Yiyecek ve içeceklerde asıl olan mübahlıktır. Yani bunların haram olduğuna dair Kur’an’da ve hadislerde bir delil bulunmuyorsa biz bunları helal olarak kabul ederiz. Kur’an-ı Kerim’de Allahu Teala haram kıldığı yiyecekleri şu şekilde belirtmiştir.
“Leş, kan, domuz eti, Allah’tan başkası adına kesilenler, -canları çıkmadan önce kesememişseniz- boğulmuş, bir yerine vurularak öldürülmüş, düşüp yuvarlanmış, başka bir hayvan tarafından süsülmüş, yırtıcı hayvanlar tarafından yenmiş olanlar, dikili taşlar üzerine boğazlananlar ve fal okları ile kısmet aramanız size haram kılındı; bunlar fâsıklıktır.” (Maide Suresi, 5/3)
Bunun yanında Cenab-ı Hak bize helal ve temiz olan şeyleri helal kıldığını bildirmiştir. Hadislerde de insan tabiatının tiksindiği, avını pençesiyle yakalayan hayvanlarla, yırtıcı kuşların ve eşek etinin haram olduğu bildiriliyor.
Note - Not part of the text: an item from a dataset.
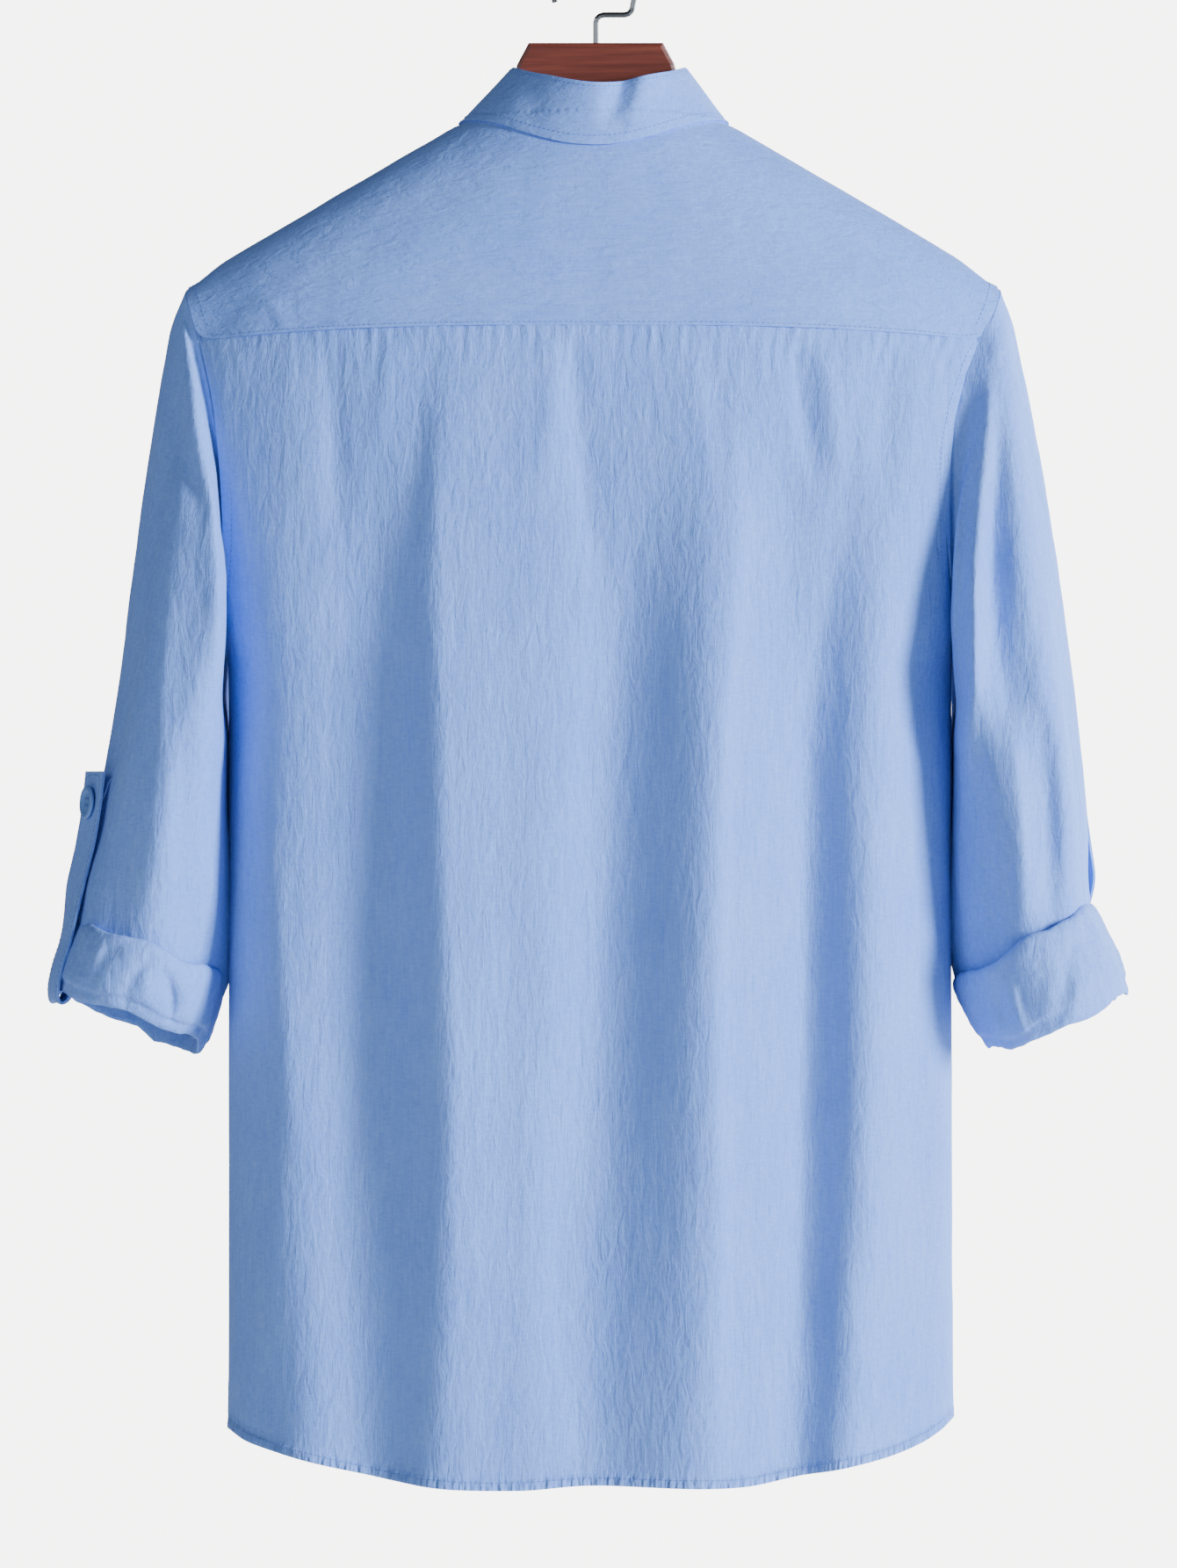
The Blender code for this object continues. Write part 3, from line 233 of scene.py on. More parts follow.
def outer_skin(node):
    """A solid's outer skin as a mesh of quads, without its inner skin and its edges."""
    bm = welded(node)
    crossing = {f for e in bm.edges for low, high in WALL_EDGES
                if low < e.calc_length() / MM < high for f in e.link_faces}
    bmesh.ops.delete(bm, geom=list(crossing), context="FACES")
    groups = sorted(connected(bm), key=len, reverse=True)[:2]
    keep = set(max(groups, key=facing_out))
    bmesh.ops.delete(bm, geom=[f for f in bm.faces if f not in keep], context="FACES")
    bmesh.ops.holes_fill(bm, edges=[e for e in bm.edges if e.is_boundary], sides=HOLE_SIDES)
    to_quads(bm)
    return bm


def whole_skin(node):
    """A solid's whole surface as a mesh of quads."""
    bm = welded(node)
    to_quads(bm)
    return bm


def with_modifier(piece, kind, **settings):
    modifier = piece.modifiers.new(kind.title(), kind)
    for key, value in settings.items():
        setattr(modifier, key, value)
    graph = bpy.context.evaluated_depsgraph_get()
    mesh = bpy.data.meshes.new_from_object(piece.evaluated_get(graph))
    piece.modifiers.clear()
    old = piece.data
    piece.data = mesh
    mesh.name = piece.name
    bpy.data.meshes.remove(old)
    return piece


def finer(piece, levels):
    return with_modifier(piece, "SUBSURF", levels=levels, render_levels=levels,
                         boundary_smooth="PRESERVE_CORNERS")


def displaced(piece, height):
    """Moves each vertex along its normal by height(point), with the point in millimetres."""
    mesh = piece.data
    normals = [v.normal.copy() for v in mesh.vertices]
    for vertex, normal in zip(mesh.vertices, normals):
        vertex.co += normal * height(vertex.co / MM) * MM
    mesh.update()
    return piece


def crease_height(creases, p):
    """The creases' height at a point, each one soft across and fading at both ends."""
    total = 0.0
    for left, right, height, *points in creases:
        reach = 2.4 * max(left, right)
        nearest, gone, place, whole = reach, 0.0, 0.0, 0.0
        for (x0, z0), (x1, z1) in zip(points, points[1:]):
            dx, dz = x1 - x0, z1 - z0
            length = math.hypot(dx, dz)
            along = min(length, max(0.0, ((p.x - x0) * dx + (p.z - z0) * dz) / length))
            gap = math.hypot(p.x - x0 - dx * along / length, p.z - z0 - dz * along / length)
            if gap < abs(nearest):
                nearest = math.copysign(gap, ((p.x - x0) * -dz + (p.z - z0) * dx) or 1.0)
                place = gone + along
            gone += length
        if abs(nearest) < reach:
            width = right if nearest > 0 else left
            share = (place + right) / (gone + 2 * right)
            total += height * math.exp(-(nearest / width) ** 2) * math.sin(math.pi * share) ** 0.6
    return total


def crumple(p, size, seed):
    """Fine unevenness of hanging cloth, longer down than across."""
    return noise.noise(Vector((p.x / size, p.y / size + seed, p.z / (2.6 * size))))


def border_points(piece):
    """Points along the open edges of a skin, close together."""
    bm = bmesh.new()
    bm.from_mesh(piece.data)
    points = [v.co.copy() for e in bm.edges if e.is_boundary for v in e.verts]
    bm.free()
    return points


def border_tree(piece, wanted=None):
    """Finds how far a point lies from a skin's wanted borders."""
    points = [p for p in border_points(piece) if wanted is None or wanted(p / MM)]
    tree = KDTree(len(points))
    for i, p in enumerate(points):
        tree.insert(p, i)
    tree.balance()
    return tree


def turned_edges(piece, depth, reach, wanted=None):
    """A seam's folded edge: the skin dips towards its border and is drawn in along the stitches."""
    tree = border_tree(piece, wanted)

    def height(p):
        near = tree.find(p * MM)[2] / MM
        if near > 3 * reach:
            return 0.0
        fold = -depth * max(0.0, 1 - near / reach) ** 2
        pull = 0.35 * depth * math.exp(-((near - 2.2 * reach) / reach) ** 2)
        return fold - pull * (1 + 0.6 * noise.noise(p / 5.0))

    return displaced(piece, height)


def allowance(piece, wanted, shift):
    """Carries a skin's border on under its neighbour, as the cloth inside a seam is."""
    bm = bmesh.new()
    bm.from_mesh(piece.data)
    border = [e for e in bm.edges if e.is_boundary and all(wanted(v.co / MM) for v in e.verts)]
    made = bmesh.ops.extrude_edge_only(bm, edges=border)["geom"]
    for vertex in (v for v in made if isinstance(v, bmesh.types.BMVert)):
        vertex.co += Vector(shift(vertex.co / MM)) * MM
    bm.to_mesh(piece.data)
    bm.free()
    piece.data.update()
    return piece


def thickened(piece, thickness):
    return with_modifier(piece, "SOLIDIFY", thickness=thickness * MM, offset=-1.0)


def border_loops(piece):
    """A skin's borders as rings of points in order, in millimetres."""
    bm = bmesh.new()
    bm.from_mesh(piece.data)
    left = {e for e in bm.edges if e.is_boundary}
    loops = []
    while left:
        edge = left.pop()
        ring = [edge.verts[0], edge.verts[1]]
        while ring[-1] is not ring[0]:
            follow = [e for e in ring[-1].link_edges if e in left]
            if not follow:
                break
            left.discard(follow[0])
            ring.append(follow[0].other_vert(ring[-1]))
        loops.append([v.co / MM for v in ring])
    bm.free()
    return loops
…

Dinimizde helal ve haramlar bellidir. Naslarda çiğ et hakkında bir yasaklama gelmemiştir. Dolayısıyla bunun haram olduğu söylenemez. Fakat bunun yanında dinimiz vücuda zarar veren ve insan sağlığını tehdit eden maddeleri yasaklamıştır. Vücudumuz bize emanet olduğu için onu en iyi şekilde korumakla mükellefiz. Bundan dolayı bazı yiyecek ve içeceklerin hükmü onu kullanan kişiye göre değişebilir. Bazen bir devirde helal kabul edilen bir yiyecek hakkında, onun zararları açıkça ortaya konduktan sonra kimse helal diyemez.
Çiğ et hakkında, insan tabiatının yemekten hoşlanmadığını ve bazı doktorların içinde bakteri bulunma ihtimalinin yüksek olduğunu ve bu sayede insanların bunu yemekle bir kısım hastalıklara yakalanabileceklerini belirtmelerine bakarak buna ihtiyatlı yaklaşılmalıdır.
Çiğ köfte (etten yapılanı kasd ediyoruz) hakkında da aynı şeyleri söyleyebiliriz. Yani haramlığına dair bir nas (hüküm) olmadığı için caizdir. Fakat okuduğumuz haberlerde çiğ et hakkında söylediğimiz sakıncalardan dolayı bazı kesimlerde pişmiş etten çiğ köfte yapmaya başladıklarını öğreniyoruz. Yarın birileri çıkar da bunun sağlığa zararlı olduğunu isbat ederse bu konudaki hüküm de değişecektir.